Shanghai residents could be excused for feeling shocked and outraged after the city's waterway was found choked with dead pigs. Over the past week, thousands of rotting carcasses were seen drifting down the river that flows through the city. More disturbing is that little is known about how it happened. Nor do we know what is being done to contain the problem. Given the potential threat to public health in the region, the lack of transparency and protection is regrettable.
The labels on the hogs suggest they came from as far as Jiangsu and Zhejiang . It defies common sense when officials insist the water is still safe to drink after an environmental disaster of such scale. Reports of a common hog disease found in one sample taken from the river do not go well with that claim. Suggestions by a government official that they died of cold weather muddy the water further.
Apparently well aware of the growing fears and criticism, the city authority yesterday stepped up efforts to tackle the crisis. It said clean water had been restored as retrieval of carcasses in the section where the problem first emerged was "basically" completed. But it remains a mystery how hundreds of pigs died and ended up in the river.
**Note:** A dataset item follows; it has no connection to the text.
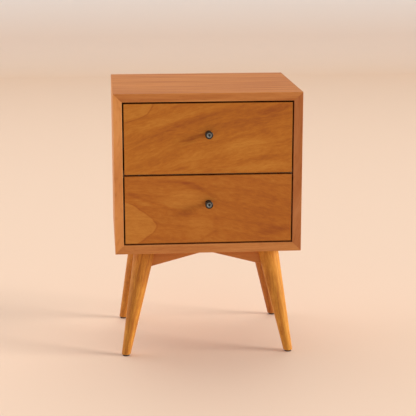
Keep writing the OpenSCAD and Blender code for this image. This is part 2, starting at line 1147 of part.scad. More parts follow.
module upper_slide_screws() {
    drawer_slide_screws(upper_z, upper_front_h);
}

module lower_drawer_front() {
    drawer_front(lower_z, lower_front_h, lower_knob_z);
}

module lower_box_front() {
    box_front(lower_z, lower_front_h, lower_knob_z);
}

module lower_box_left_side() {
    box_left_side(lower_z, lower_front_h);
}

module lower_box_right_side() {
    box_right_side(lower_z, lower_front_h);
}

module lower_box_back() {
    box_back(lower_z, lower_front_h);
}

module lower_box_bottom() {
    box_bottom(lower_z, lower_front_h);
}

module lower_knob() {
    knob(lower_knob_z);
}

module lower_knob_screw() {
    knob_screw(lower_knob_z);
}

module lower_front_screws() {
    front_screws(lower_z, lower_front_h);
}

module lower_left_drawer_member() {
    drawer_member(lower_z, lower_front_h);
}

module lower_right_drawer_member() {
    mirror([1, 0, 0])
        drawer_member(lower_z, lower_front_h);
}

module lower_slide_screws() {
    drawer_slide_screws(lower_z, lower_front_h);
}

// ---------------------------------------------------------------- parts

top_panel();
bottom_panel();
left_side_panel();
right_side_panel();
back_panel();
mitre_splines();
divider_rail();
rail_dowels();
drawer_bumpers();
back_screws();
front_apron();
rear_apron();
left_apron();
right_apron();
front_left_leg();
front_right_leg();
rear_left_leg();
rear_right_leg();
glides();
corner_blocks();
apron_dowels();
block_screws();
upper_left_cabinet_member();
upper_right_cabinet_member();
lower_left_cabinet_member();
lower_right_cabinet_member();
cabinet_slide_screws();
upper_left_middle_member();
upper_right_middle_member();
lower_left_middle_member();
lower_right_middle_member();
upper_outer_ball_cages();
upper_inner_ball_cages();
lower_outer_ball_cages();
lower_inner_ball_cages();
upper_drawer_front();
upper_box_front();
upper_box_left_side();
upper_box_right_side();
upper_box_back();
upper_box_bottom();
upper_knob();
upper_knob_screw();
upper_front_screws();
upper_left_drawer_member();
upper_right_drawer_member();
upper_slide_screws();
lower_drawer_front();
lower_box_front();
lower_box_left_side();
lower_box_right_side();
lower_box_back();
lower_box_bottom();
lower_knob();
lower_knob_screw();
lower_front_screws();
lower_left_drawer_member();
lower_right_drawer_member();
lower_slide_screws();
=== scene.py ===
# %% [markdown]
# # A nightstand with two drawers
#
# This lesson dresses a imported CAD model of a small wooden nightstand: a mitred case
# with two drawers, on an apron frame with four round, splayed legs. The CAD parts say
# where everything is. Here each part that shows gets eased edges, real wood grain,
# metal that has been turned, and a place in soft studio light.
#
# Work through the cells from top to bottom. Lengths are metres, +Z is up, and the
# drawers face -Y.

# %% Load the CAD model as a fixed frame
from contextlib import contextmanager
from math import atan2, cos, hypot, pi, radians, sin

import bmesh
import bpy
from mathutils import Matrix, Vector


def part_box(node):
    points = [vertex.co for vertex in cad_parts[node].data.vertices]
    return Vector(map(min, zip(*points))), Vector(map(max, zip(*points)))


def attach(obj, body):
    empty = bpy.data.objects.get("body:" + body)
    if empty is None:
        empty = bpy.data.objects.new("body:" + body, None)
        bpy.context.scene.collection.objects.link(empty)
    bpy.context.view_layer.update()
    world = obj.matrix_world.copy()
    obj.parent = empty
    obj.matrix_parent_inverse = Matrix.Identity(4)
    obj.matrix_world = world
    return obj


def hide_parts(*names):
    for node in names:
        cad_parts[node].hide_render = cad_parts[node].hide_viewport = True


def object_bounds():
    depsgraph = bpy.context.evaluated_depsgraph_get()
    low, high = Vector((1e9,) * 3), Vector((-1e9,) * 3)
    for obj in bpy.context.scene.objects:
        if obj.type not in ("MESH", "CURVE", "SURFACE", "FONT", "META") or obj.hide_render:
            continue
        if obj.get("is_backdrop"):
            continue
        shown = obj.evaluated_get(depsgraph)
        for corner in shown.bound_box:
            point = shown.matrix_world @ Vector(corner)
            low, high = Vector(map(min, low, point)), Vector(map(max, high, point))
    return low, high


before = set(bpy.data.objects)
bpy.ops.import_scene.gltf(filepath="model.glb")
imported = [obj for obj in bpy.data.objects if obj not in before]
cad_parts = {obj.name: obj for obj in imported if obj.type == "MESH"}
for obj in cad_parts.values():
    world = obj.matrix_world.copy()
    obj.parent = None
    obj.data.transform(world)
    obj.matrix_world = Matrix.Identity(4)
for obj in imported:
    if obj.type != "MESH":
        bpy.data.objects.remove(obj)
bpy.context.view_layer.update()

# %% [markdown]
# ## Where things are
#
# A maker reads sizes from the drawing once and works from them. If the CAD changes,
# this follows.

# %% Read the main sizes
MM = 0.001
top_low, top_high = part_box("top_panel")
case_low = Vector((top_low.x, top_low.y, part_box("bottom_panel")[0].z))
case_high = top_high.copy()
case_mid = (case_low + case_high) / 2
print("case:", [round(v, 4) for v in case_high - case_low])

# %% [markdown]
# ## Camera
#
# The nightstand is seen from the front, a little from its left and from above, through
# a long lens, so that its upright lines stay almost parallel. A camera can be aimed by a
# constraint, but one that is written down gives the same picture each time: its place is
# measured from the middle of the case front, at its foot, and two angles turn it.

# %% Place the camera
STAND_LEFT, STAND_BACK, STAND_OVER = 0.2625, 3.0047, 0.816
LOOK_DOWN, LOOK_RIGHT = 13.13, 4.96     # degrees
view = bpy.data.cameras.new("view")
view.sensor_width, view.lens = 36, 110.0     # millimetres
camera = bpy.data.objects.new("camera", view)
camera.location = (case_mid.x - STAND_LEFT, case_low.y - STAND_BACK, case_low.z + STAND_OVER)
camera.rotation_euler = (radians(90 - LOOK_DOWN), 0, radians(-LOOK_RIGHT))
bpy.context.scene.collection.objects.link(camera)
bpy.context.scene.camera = camera
print("camera at", [round(v, 3) for v in camera.location])

# %% [markdown]
# ## Floor and backdrop
#
# In a studio, furniture stands on a plain sweep: a pale floor that turns up into a pale
# wall, with no corner to catch the eye. It could be a curve with a width. A plane is
# quicker: its far edge is pulled up into a wall, and the fold is rounded. Only the far
# side has a wall, so from the sides and the back the edge of the floor shows as a line.
#
# An operator acts on whatever is selected, so each helper first selects exactly one
# object. Faces and edges are picked by where they lie, because there is no mouse here.

# %% Select one piece, or work inside it
def only(piece):
    """Makes a piece the one selected and active object."""
    bpy.ops.object.select_all(action="DESELECT")
    piece.select_set(True)
    bpy.context.view_layer.objects.active = piece


@contextmanager
def inside(piece, mode="FACE"):
    """Edit mode on a piece, with nothing selected."""
    only(piece)
    bpy.ops.object.mode_set(mode="EDIT")
    bpy.ops.mesh.select_mode(type=mode)
    bpy.ops.mesh.select_all(action="DESELECT")
    yield
    bpy.ops.object.mode_set(mode="OBJECT")

# %% Pick faces, edges or corners
def pick(piece, kind, test):
    """In edit mode, selects the faces, edges or verts that pass a test."""
    shape = bmesh.from_edit_mesh(piece.data)
    for part in getattr(shape, kind):
        if test(part):
            part.select_set(True)
    bmesh.update_edit_mesh(piece.data)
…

Unless the cause of contamination can be determined, and better assurances are given, people can hardly put their minds at ease.
The incident comes at a time when China is determined to better control food and drug safety by appointing a regulator with broader authority. At stake is not just whether the water in the region is safe to drink. Fears are growing that diseased pork may end up on dining tables, though food regulatory authorities maintain that there is no sign of carcasses entering the market at this stage.
Transparency is key when environmental hazards and health crises arise. Growing awareness on this front means officials are expected to do a better job of protecting people's health. The community needs to be informed of what went wrong and how it is being fixed. A cover-up is not an option.